**Given problem:** Quote only the part that opens with the line containing "front_frame();" and closes with the line containing "cad_parts[node].hide_render = cad_parts[node].hide_viewport". Keep both of those lines.

**Raw data:**
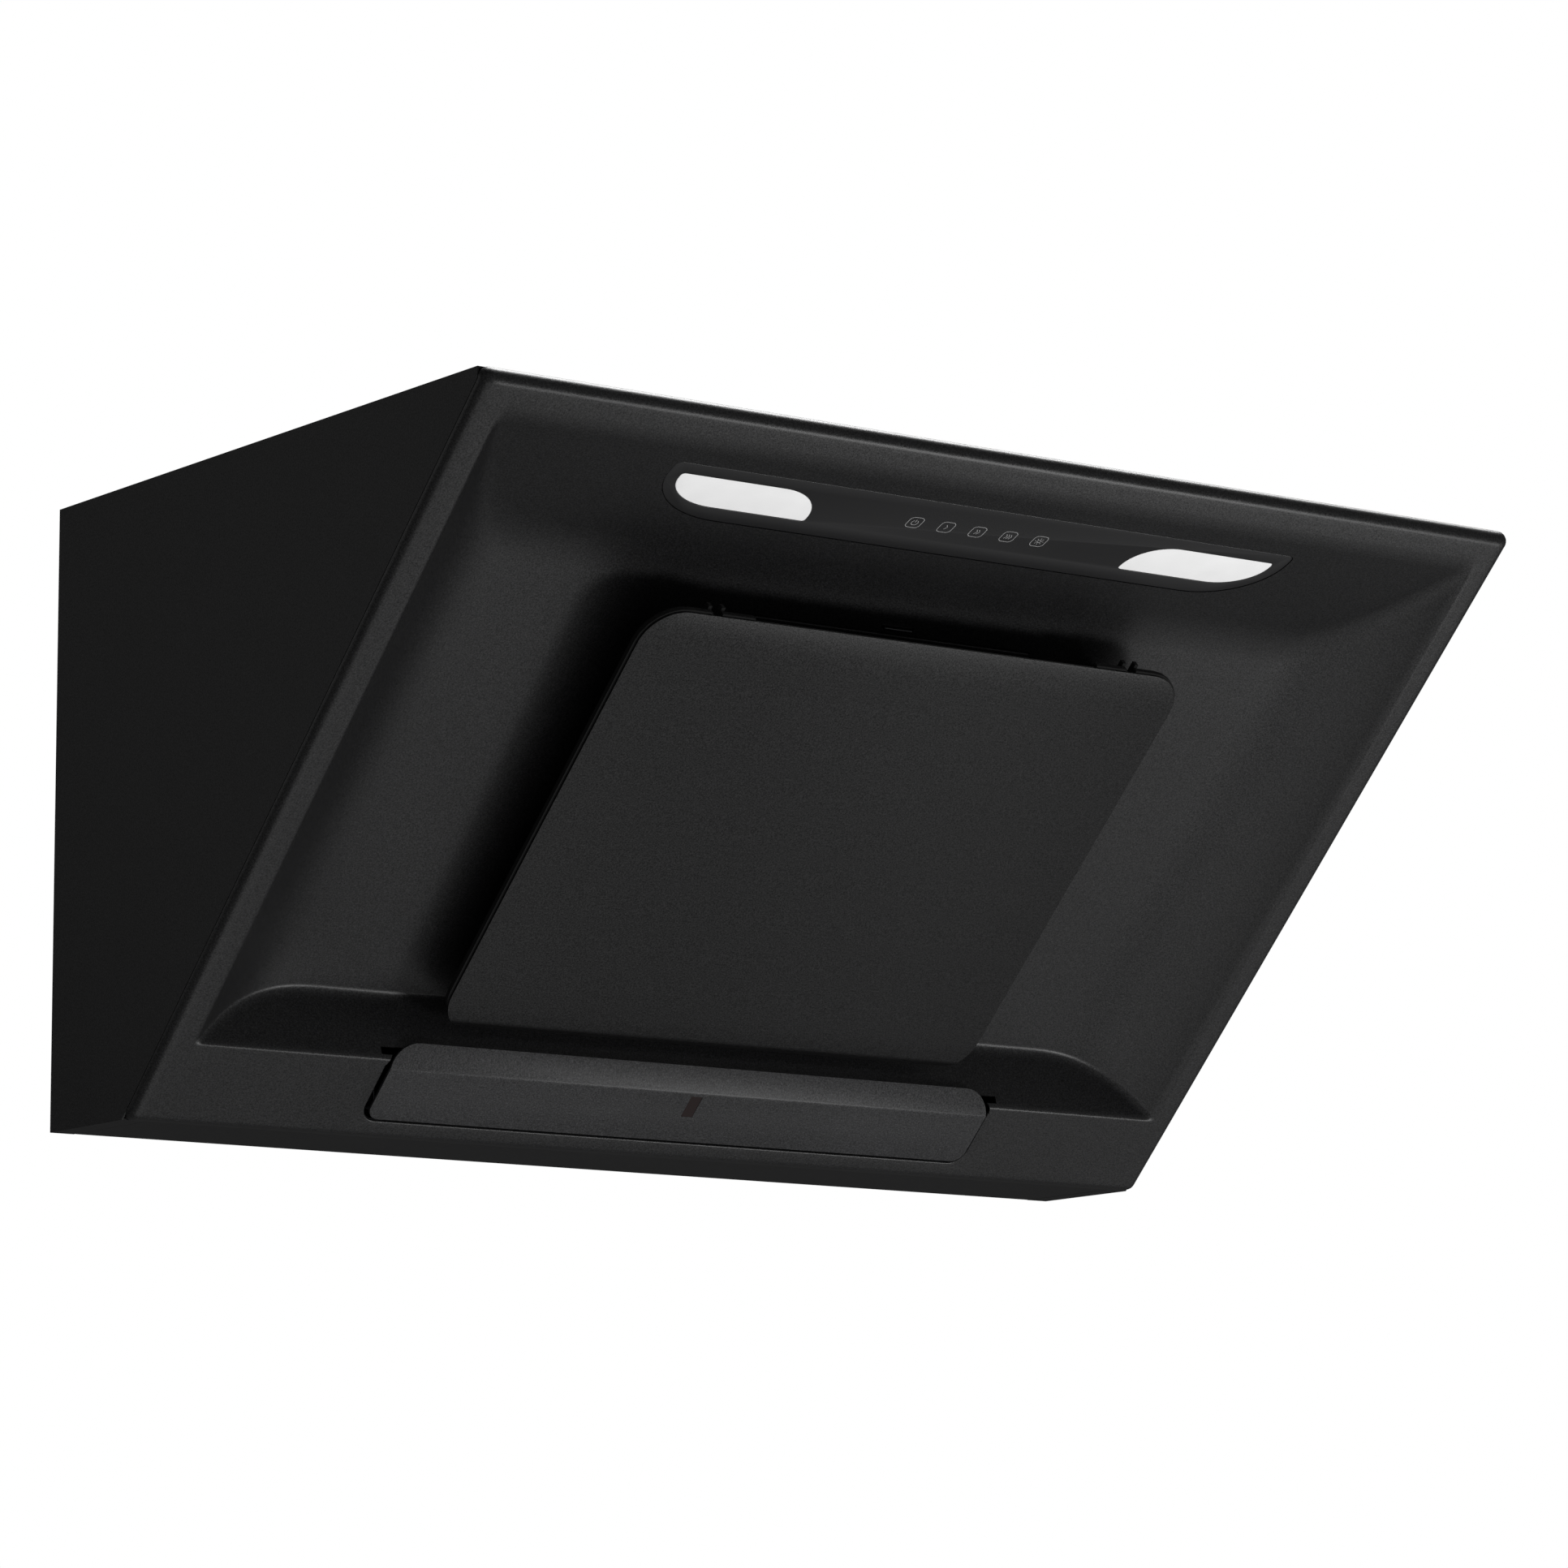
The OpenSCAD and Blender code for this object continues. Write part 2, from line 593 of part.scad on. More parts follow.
module tray_cover() {
  wall = 2;
  top = [cover_t1, cover_crest - cover_strip * sin(cover_bend)];
  color(frame_black) on_slope() difference() {
    intersection() {
      translate([0, 0, -20]) linear_extrude(30) polygon(
        round_box([-cover_hw, cover_t0], [cover_hw, cover_t1], [10, 10, 20, 20]));
      across_slope(2 * cover_hw) polygon([
        [cover_t0, cover_back], [cover_t0, cover_proud], [crease_t, cover_crest], top,
        top - wall * [sin(cover_bend), cos(cover_bend)], [crease_t - 0.6, cover_back]]);
    }
    span_box([-window_hw, window_t0, -3], [window_hw, window_t1, 20]);
  }
}
module level_window() {
  color([0.2, 0.04, 0.03]) on_slope() span_box([-window_hw + 0.1, window_t0 + 0.1, cover_back],
                                               [window_hw - 0.1, window_t1 - 0.1, cover_crest - 0.3]);
}

// ---- controls and lamps ----
module control_glass() {
  color([0.12, 0.12, 0.12]) on_brow() translate([0, 0, -0.3 - glass_t]) linear_extrude(glass_t) difference() {
    strip_outline(0);
    for (side = [-1, 1]) lens_outline(side, 0.2);
  }
}
module control_carrier() {
  color(plastic_black) on_brow() difference() {
    union() {
      translate([0, 0, -3.8]) linear_extrude(2.5) strip_outline(5);
      translate([0, 0, -17]) linear_extrude(14) strip_outline(-5);
    }
    translate([0, 0, -2.35]) linear_extrude(6) strip_outline(0.3);
    translate([0, 0, -15.5]) linear_extrude(20) strip_outline(-7);
  }
}
module touch_board() {
  color([0.1, 0.3, 0.15]) on_brow() span_box([-75, -60, -4.5], [75, -35, -2.9]);
}
module lamp_lens(side) {
  color([0.95, 0.95, 0.95]) on_brow() translate([0, 0, -0.3 - glass_t])
    linear_extrude(glass_t) lens_outline(side, 0);
}
module lamp_lens_left() lamp_lens(-1);
module lamp_lens_right() lamp_lens(1);
module led_board(side) {
  color([0.9, 0.9, 0.88]) on_brow() mirror([side < 0 ? 1 : 0, 0, 0]) {
    span_box([lens_x0 + 14, lens_y0 + 3, -15.4], [lens_x1 - 22, lens_y1 - 3, -13.8]);
    for (i = [0 : 5]) translate([lens_x0 + 24 + 13 * i, (lens_y0 + lens_y1) / 2, -13.8])
      translate([-2.5, -2.5, 0]) cube([5, 5, 1.2]);
  }
}
module led_board_left() led_board(-1);
module led_board_right() led_board(1);

box_lo = [100, -56, -70];
box_hi = [232, -sheet - 0.05, 64];
module power_box() {
  color(plastic_black) difference() {
    span_box(box_lo, box_hi);
    span_box(box_lo + [2, -3, 2], box_hi - [2, 2, 2]);
  }
}
module power_box_lid() {
  color([0.07, 0.07, 0.07])
    span_box([box_lo[0], box_lo[1] - 2.1, box_lo[2]], [box_hi[0], box_lo[1] - 0.1, box_hi[2]]);
}
module power_board() {
  color([0.1, 0.3, 0.15]) {
    span_box([106, -10, -64], [226, -8.4, 58]);
    span_box([112, -30, -20], [146, -10, 14]);
    span_box([160, -24, -40], [176, -10, -14]);
  }
}
module capacitor() {
  color([0.85, 0.85, 0.82]) translate([200, -32, -40]) cylinder(r = 17, h = 70);
}
module cable_gland() {
  color(plastic_black) translate([250, -60, half_h]) difference() {
    union() {
      translate([0, 0, -6]) cylinder(r = 8, h = 12);
      cylinder(r = 12, h = 3);
      translate([0, 0, 3]) cylinder(r = 10, h = 9);
    }
    cylinder(r = 5, h = 60, center = true);
  }
}

front_frame();
left_side_panel();
right_side_panel();
top_panel();
back_panel();
bottom_panel();
wall_plates();
panel_screws();
scroll_housing();
scroll_cover();
inlet_ring();
outlet_box();
rubber_bushes();
motor();
motor_shaft();
motor_screws();
impeller();
impeller_nut();
duct_collar();
collar_screws();
damper_pin();
damper_flap_left();
damper_flap_right();
filter_frame();
filter_mesh();
filter_catch();
hinge_brackets();
catch_posts();
baffle_plate();
baffle_back_frame();
baffle_hinge_ears();
baffle_hinge_pins();
catch_studs();
tray_runners();
oil_tray();
tray_cover();
level_window();
control_glass();
control_carrier();
touch_board();
lamp_lens_left();
lamp_lens_right();
led_board_left();
led_board_right();
power_box();
power_box_lid();
power_board();
capacitor();
cable_gland();
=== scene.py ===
"""Looks of an inclined wall-mounted extractor hood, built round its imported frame.

Every piece is modelled in millimetres in one of two sloping frames, slope and brow, and is
then laid in place in its mesh. Sizes come from the frame where the frame has them.
"""

import json
import math

import bmesh
import bpy
from bpy.props import FloatProperty, FloatVectorProperty, PointerProperty
from mathutils import Matrix, Vector


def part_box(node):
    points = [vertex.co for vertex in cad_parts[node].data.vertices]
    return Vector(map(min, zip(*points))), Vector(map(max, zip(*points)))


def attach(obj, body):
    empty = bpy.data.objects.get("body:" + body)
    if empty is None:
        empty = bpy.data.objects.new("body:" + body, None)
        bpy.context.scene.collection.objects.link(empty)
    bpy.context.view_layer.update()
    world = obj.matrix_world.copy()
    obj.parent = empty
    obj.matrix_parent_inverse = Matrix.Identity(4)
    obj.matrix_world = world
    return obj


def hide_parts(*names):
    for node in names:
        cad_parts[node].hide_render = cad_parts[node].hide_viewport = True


bl_info = {
    "name": "Inclined extractor hood",
    "version": (1, 0, 0),
    "blender": (4, 5, 0),
    "location": "View3D > Sidebar > Hood",
    "description": "Builds the visible pieces, finishes and studio of an inclined extractor hood",
    "category": "Add Mesh",
}

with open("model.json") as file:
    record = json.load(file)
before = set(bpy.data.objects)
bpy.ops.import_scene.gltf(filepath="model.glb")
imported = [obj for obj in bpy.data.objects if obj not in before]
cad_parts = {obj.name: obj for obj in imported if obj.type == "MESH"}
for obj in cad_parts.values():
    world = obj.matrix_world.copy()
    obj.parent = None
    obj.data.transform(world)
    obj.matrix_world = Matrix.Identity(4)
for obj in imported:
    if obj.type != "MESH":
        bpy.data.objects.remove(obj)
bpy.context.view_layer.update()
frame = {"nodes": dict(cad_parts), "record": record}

MM = 0.001
ROOT_HALF = math.sqrt(0.5)
RIM = [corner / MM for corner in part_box("front_frame")]      # the pressed front's box, mm
HALF_W = RIM[1].x
BODY_H = RIM[1].z - RIM[0].z
SHEET = 1.2                                                  # steel thickness, mm
CORNER_STEPS = 14                                            # segments of a round corner


# ---------------------------------------------------------------- settings
def length(name, description, default):
    """A size in millimetres, as a user would type it."""
    return FloatProperty(name=name, description=description, default=default, min=0.0)


def colour(name, description, hex_code):
    """A surface colour, given as sRGB hex."""
    return FloatVectorProperty(name=name, description=description, subtype="COLOR", size=3,
                               min=0.0, max=1.0, default=linear(hex_code))


def linear(hex_code):
    """sRGB hex to the linear red, green and blue that shaders take."""
    channels = [int(hex_code[i:i + 2], 16) / 255 for i in (0, 2, 4)]
    return tuple(c / 12.92 if c <= 0.04045 else ((c + 0.055) / 1.055) ** 2.4 for c in channels)


class HoodShape(bpy.types.PropertyGroup):
    """Sizes of the sloping front, in millimetres."""
    rim_radius: length("Rim radius", "Radius of the rolled rim", 7.5)
    recess_half: length("Recess half width", "From the middle to the recess's side", 425.0)
    recess_low: length("Recess lower edge", "Up the slope from the lower front edge", 68.0)
    recess_high: length("Recess upper edge", "Up the slope from the lower front edge", 592.0)
    floor_depth: length("Recess depth", "From the front plane to the recess floor", 44.0)
    scoop_width: length("Scoop width", "Width of the recess's curved sides", 110.0)
    wall_tilt: FloatProperty(name="Lower wall tilt", description="Lean of the recess's lower wall",
                             default=math.radians(28), subtype="ANGLE", unit="ROTATION")
    brow_tilt: FloatProperty(name="Brow tilt", description="Slope of the brow against the front",
                             default=math.radians(21), subtype="ANGLE", unit="ROTATION")
    crease_blend: length("Crease blend", "How far two faces of the recess blend at a crease", 7.0)
    lip_blend: length("Lip blend", "How far the recess's lip is rounded", 3.0)


class HoodFinish(bpy.types.PropertyGroup):
    """Colours of the main finishes."""
    front_black: colour("Front", "Powder coat of the pressed front and panel", "212122")
    casing_black: colour("Casing", "Powder coat of the folded casing", "1A1A1B")
    strip_black: colour("Touch strip", "Tinted touch strip", "333334")
    lens_white: colour("Lens", "Opal lamp lens", "F2F2F2")
    lens_glow: FloatProperty(name="Lens glow", description="Brightness of the lit lenses",
                             default=0.49, min=0.0, max=10.0)
    grain: FloatProperty(name="Paint grain", description="Size of the powder coat's grain, mm",
                         default=1.1, min=0.1)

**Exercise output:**
front_frame();
left_side_panel();
right_side_panel();
top_panel();
back_panel();
bottom_panel();
wall_plates();
panel_screws();
scroll_housing();
scroll_cover();
inlet_ring();
outlet_box();
rubber_bushes();
motor();
motor_shaft();
motor_screws();
impeller();
impeller_nut();
duct_collar();
collar_screws();
damper_pin();
damper_flap_left();
damper_flap_right();
filter_frame();
filter_mesh();
filter_catch();
hinge_brackets();
catch_posts();
baffle_plate();
baffle_back_frame();
baffle_hinge_ears();
baffle_hinge_pins();
catch_studs();
tray_runners();
oil_tray();
tray_cover();
level_window();
control_glass();
control_carrier();
touch_board();
lamp_lens_left();
lamp_lens_right();
led_board_left();
led_board_right();
power_box();
power_box_lid();
power_board();
capacitor();
cable_gland();
=== scene.py ===
"""Looks of an inclined wall-mounted extractor hood, built round its imported frame.

Every piece is modelled in millimetres in one of two sloping frames, slope and brow, and is
then laid in place in its mesh. Sizes come from the frame where the frame has them.
"""

import json
import math

import bmesh
import bpy
from bpy.props import FloatProperty, FloatVectorProperty, PointerProperty
from mathutils import Matrix, Vector


def part_box(node):
    points = [vertex.co for vertex in cad_parts[node].data.vertices]
    return Vector(map(min, zip(*points))), Vector(map(max, zip(*points)))


def attach(obj, body):
    empty = bpy.data.objects.get("body:" + body)
    if empty is None:
        empty = bpy.data.objects.new("body:" + body, None)
        bpy.context.scene.collection.objects.link(empty)
    bpy.context.view_layer.update()
    world = obj.matrix_world.copy()
    obj.parent = empty
    obj.matrix_parent_inverse = Matrix.Identity(4)
    obj.matrix_world = world
    return obj


def hide_parts(*names):
    for node in names:
        cad_parts[node].hide_render = cad_parts[node].hide_viewport = True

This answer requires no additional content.